WORK REQUIRED: Write out all of the data without omission, exactly as shown.

SOURCE DATA:
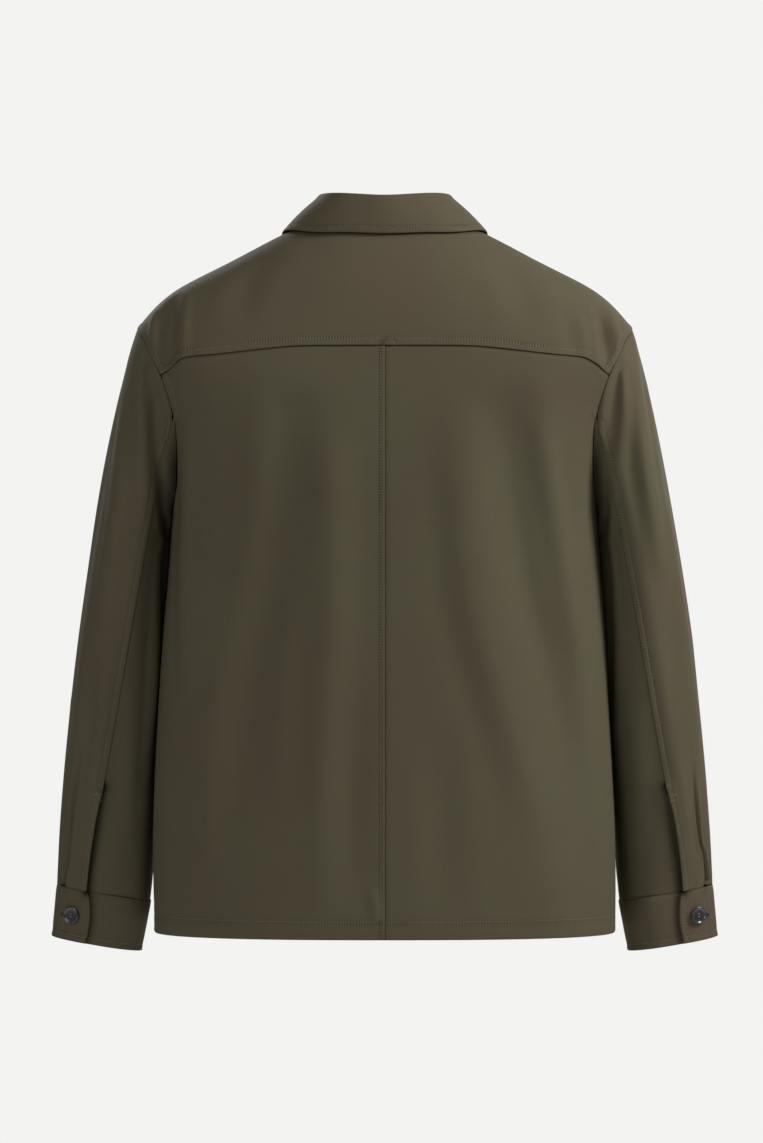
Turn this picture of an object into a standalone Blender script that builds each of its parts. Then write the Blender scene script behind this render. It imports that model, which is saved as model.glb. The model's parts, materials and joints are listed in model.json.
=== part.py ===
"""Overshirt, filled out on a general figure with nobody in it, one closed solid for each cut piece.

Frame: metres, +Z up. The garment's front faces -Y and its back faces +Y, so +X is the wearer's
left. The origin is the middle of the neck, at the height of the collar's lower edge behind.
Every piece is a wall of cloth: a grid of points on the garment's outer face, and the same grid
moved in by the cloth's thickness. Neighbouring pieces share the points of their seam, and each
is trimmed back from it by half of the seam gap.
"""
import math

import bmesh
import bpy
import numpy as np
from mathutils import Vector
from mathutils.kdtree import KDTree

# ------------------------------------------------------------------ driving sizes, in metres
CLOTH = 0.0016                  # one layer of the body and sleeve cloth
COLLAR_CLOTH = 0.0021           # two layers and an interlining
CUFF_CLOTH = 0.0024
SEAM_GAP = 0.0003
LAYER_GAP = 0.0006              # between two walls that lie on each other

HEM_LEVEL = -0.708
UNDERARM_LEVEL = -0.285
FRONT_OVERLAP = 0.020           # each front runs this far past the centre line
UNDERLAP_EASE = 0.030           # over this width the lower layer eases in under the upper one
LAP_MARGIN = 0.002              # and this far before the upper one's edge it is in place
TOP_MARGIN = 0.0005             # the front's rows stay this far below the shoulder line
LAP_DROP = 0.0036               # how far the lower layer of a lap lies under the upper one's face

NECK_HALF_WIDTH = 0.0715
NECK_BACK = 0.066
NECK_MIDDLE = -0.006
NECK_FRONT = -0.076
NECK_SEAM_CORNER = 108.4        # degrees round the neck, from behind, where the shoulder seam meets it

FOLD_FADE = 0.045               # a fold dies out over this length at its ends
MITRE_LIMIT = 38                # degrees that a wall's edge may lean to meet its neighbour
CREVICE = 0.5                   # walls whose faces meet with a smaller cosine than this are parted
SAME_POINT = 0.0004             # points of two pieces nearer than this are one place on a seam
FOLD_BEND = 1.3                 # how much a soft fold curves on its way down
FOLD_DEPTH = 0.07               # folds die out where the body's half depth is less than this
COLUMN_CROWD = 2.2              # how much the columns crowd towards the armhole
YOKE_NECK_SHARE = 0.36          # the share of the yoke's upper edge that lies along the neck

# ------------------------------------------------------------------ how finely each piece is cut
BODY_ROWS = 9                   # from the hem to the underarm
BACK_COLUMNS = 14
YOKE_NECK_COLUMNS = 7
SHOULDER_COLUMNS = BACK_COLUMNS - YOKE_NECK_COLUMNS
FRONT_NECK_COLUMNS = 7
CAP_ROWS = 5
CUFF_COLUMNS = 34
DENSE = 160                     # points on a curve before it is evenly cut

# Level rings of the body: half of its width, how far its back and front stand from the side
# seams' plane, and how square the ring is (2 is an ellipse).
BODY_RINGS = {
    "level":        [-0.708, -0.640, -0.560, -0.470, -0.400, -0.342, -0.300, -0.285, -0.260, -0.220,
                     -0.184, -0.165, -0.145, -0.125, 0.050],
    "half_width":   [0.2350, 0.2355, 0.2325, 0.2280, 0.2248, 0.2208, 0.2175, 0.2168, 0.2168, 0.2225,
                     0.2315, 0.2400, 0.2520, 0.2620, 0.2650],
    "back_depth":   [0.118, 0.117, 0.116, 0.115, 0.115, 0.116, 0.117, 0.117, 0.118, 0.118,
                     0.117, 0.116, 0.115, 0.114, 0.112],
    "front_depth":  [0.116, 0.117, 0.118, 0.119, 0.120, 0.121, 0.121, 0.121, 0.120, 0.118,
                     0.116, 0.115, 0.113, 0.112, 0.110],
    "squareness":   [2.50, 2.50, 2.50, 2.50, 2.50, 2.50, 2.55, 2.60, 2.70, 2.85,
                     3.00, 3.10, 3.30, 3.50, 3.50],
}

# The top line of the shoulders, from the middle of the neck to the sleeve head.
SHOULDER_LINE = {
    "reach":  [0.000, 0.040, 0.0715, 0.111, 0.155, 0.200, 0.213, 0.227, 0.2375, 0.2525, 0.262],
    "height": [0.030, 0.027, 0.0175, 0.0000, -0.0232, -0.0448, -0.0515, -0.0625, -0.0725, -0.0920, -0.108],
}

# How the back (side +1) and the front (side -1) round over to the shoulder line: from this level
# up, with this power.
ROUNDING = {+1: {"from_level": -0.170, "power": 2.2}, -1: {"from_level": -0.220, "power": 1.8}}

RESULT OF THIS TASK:
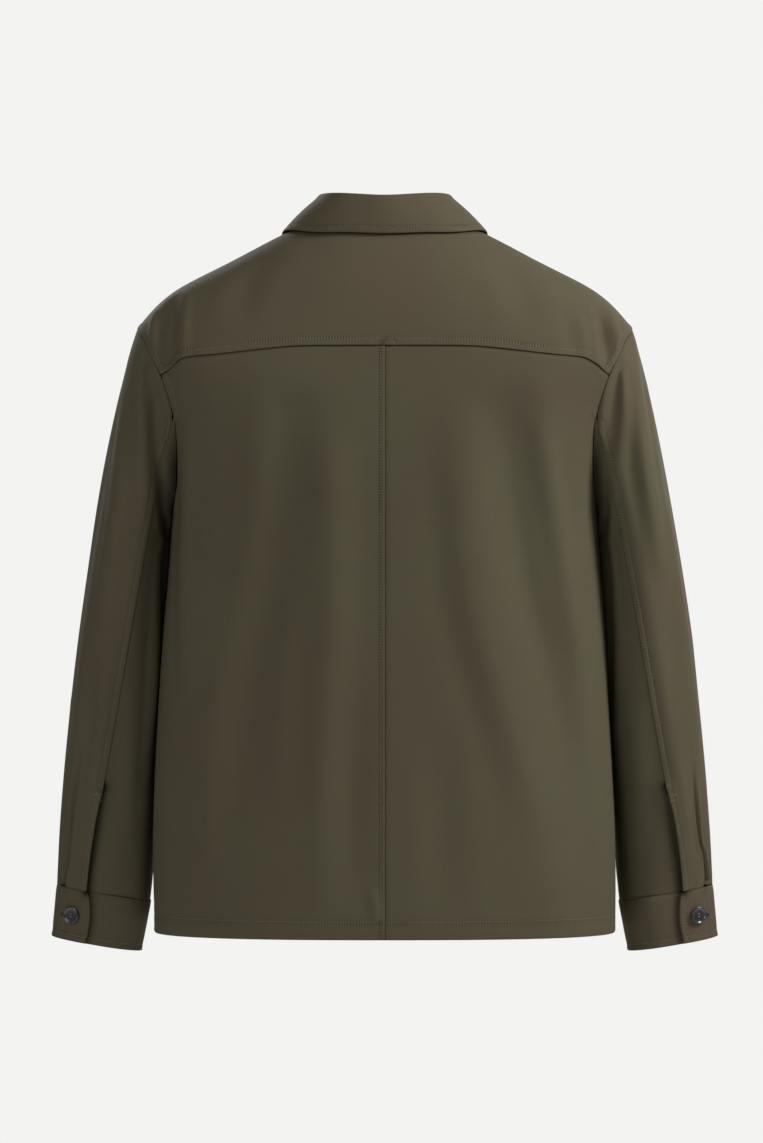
Turn this picture of an object into a standalone Blender script that builds each of its parts. Then write the Blender scene script behind this render. It imports that model, which is saved as model.glb. The model's parts, materials and joints are listed in model.json.
=== part.py ===
"""Overshirt, filled out on a general figure with nobody in it, one closed solid for each cut piece.

Frame: metres, +Z up. The garment's front faces -Y and its back faces +Y, so +X is the wearer's
left. The origin is the middle of the neck, at the height of the collar's lower edge behind.
Every piece is a wall of cloth: a grid of points on the garment's outer face, and the same grid
moved in by the cloth's thickness. Neighbouring pieces share the points of their seam, and each
is trimmed back from it by half of the seam gap.
"""
import math

import bmesh
import bpy
import numpy as np
from mathutils import Vector
from mathutils.kdtree import KDTree

# ------------------------------------------------------------------ driving sizes, in metres
CLOTH = 0.0016                  # one layer of the body and sleeve cloth
COLLAR_CLOTH = 0.0021           # two layers and an interlining
CUFF_CLOTH = 0.0024
SEAM_GAP = 0.0003
LAYER_GAP = 0.0006              # between two walls that lie on each other

HEM_LEVEL = -0.708
UNDERARM_LEVEL = -0.285
FRONT_OVERLAP = 0.020           # each front runs this far past the centre line
UNDERLAP_EASE = 0.030           # over this width the lower layer eases in under the upper one
LAP_MARGIN = 0.002              # and this far before the upper one's edge it is in place
TOP_MARGIN = 0.0005             # the front's rows stay this far below the shoulder line
LAP_DROP = 0.0036               # how far the lower layer of a lap lies under the upper one's face

NECK_HALF_WIDTH = 0.0715
NECK_BACK = 0.066
NECK_MIDDLE = -0.006
NECK_FRONT = -0.076
NECK_SEAM_CORNER = 108.4        # degrees round the neck, from behind, where the shoulder seam meets it

FOLD_FADE = 0.045               # a fold dies out over this length at its ends
MITRE_LIMIT = 38                # degrees that a wall's edge may lean to meet its neighbour
CREVICE = 0.5                   # walls whose faces meet with a smaller cosine than this are parted
SAME_POINT = 0.0004             # points of two pieces nearer than this are one place on a seam
FOLD_BEND = 1.3                 # how much a soft fold curves on its way down
FOLD_DEPTH = 0.07               # folds die out where the body's half depth is less than this
COLUMN_CROWD = 2.2              # how much the columns crowd towards the armhole
YOKE_NECK_SHARE = 0.36          # the share of the yoke's upper edge that lies along the neck

# ------------------------------------------------------------------ how finely each piece is cut
BODY_ROWS = 9                   # from the hem to the underarm
BACK_COLUMNS = 14
YOKE_NECK_COLUMNS = 7
SHOULDER_COLUMNS = BACK_COLUMNS - YOKE_NECK_COLUMNS
FRONT_NECK_COLUMNS = 7
CAP_ROWS = 5
CUFF_COLUMNS = 34
DENSE = 160                     # points on a curve before it is evenly cut

# Level rings of the body: half of its width, how far its back and front stand from the side
# seams' plane, and how square the ring is (2 is an ellipse).
BODY_RINGS = {
    "level":        [-0.708, -0.640, -0.560, -0.470, -0.400, -0.342, -0.300, -0.285, -0.260, -0.220,
                     -0.184, -0.165, -0.145, -0.125, 0.050],
    "half_width":   [0.2350, 0.2355, 0.2325, 0.2280, 0.2248, 0.2208, 0.2175, 0.2168, 0.2168, 0.2225,
                     0.2315, 0.2400, 0.2520, 0.2620, 0.2650],
    "back_depth":   [0.118, 0.117, 0.116, 0.115, 0.115, 0.116, 0.117, 0.117, 0.118, 0.118,
                     0.117, 0.116, 0.115, 0.114, 0.112],
    "front_depth":  [0.116, 0.117, 0.118, 0.119, 0.120, 0.121, 0.121, 0.121, 0.120, 0.118,
                     0.116, 0.115, 0.113, 0.112, 0.110],
    "squareness":   [2.50, 2.50, 2.50, 2.50, 2.50, 2.50, 2.55, 2.60, 2.70, 2.85,
                     3.00, 3.10, 3.30, 3.50, 3.50],
}

# The top line of the shoulders, from the middle of the neck to the sleeve head.
SHOULDER_LINE = {
    "reach":  [0.000, 0.040, 0.0715, 0.111, 0.155, 0.200, 0.213, 0.227, 0.2375, 0.2525, 0.262],
    "height": [0.030, 0.027, 0.0175, 0.0000, -0.0232, -0.0448, -0.0515, -0.0625, -0.0725, -0.0920, -0.108],
}

# How the back (side +1) and the front (side -1) round over to the shoulder line: from this level
# up, with this power.
ROUNDING = {+1: {"from_level": -0.170, "power": 2.2}, -1: {"from_level": -0.220, "power": 1.8}}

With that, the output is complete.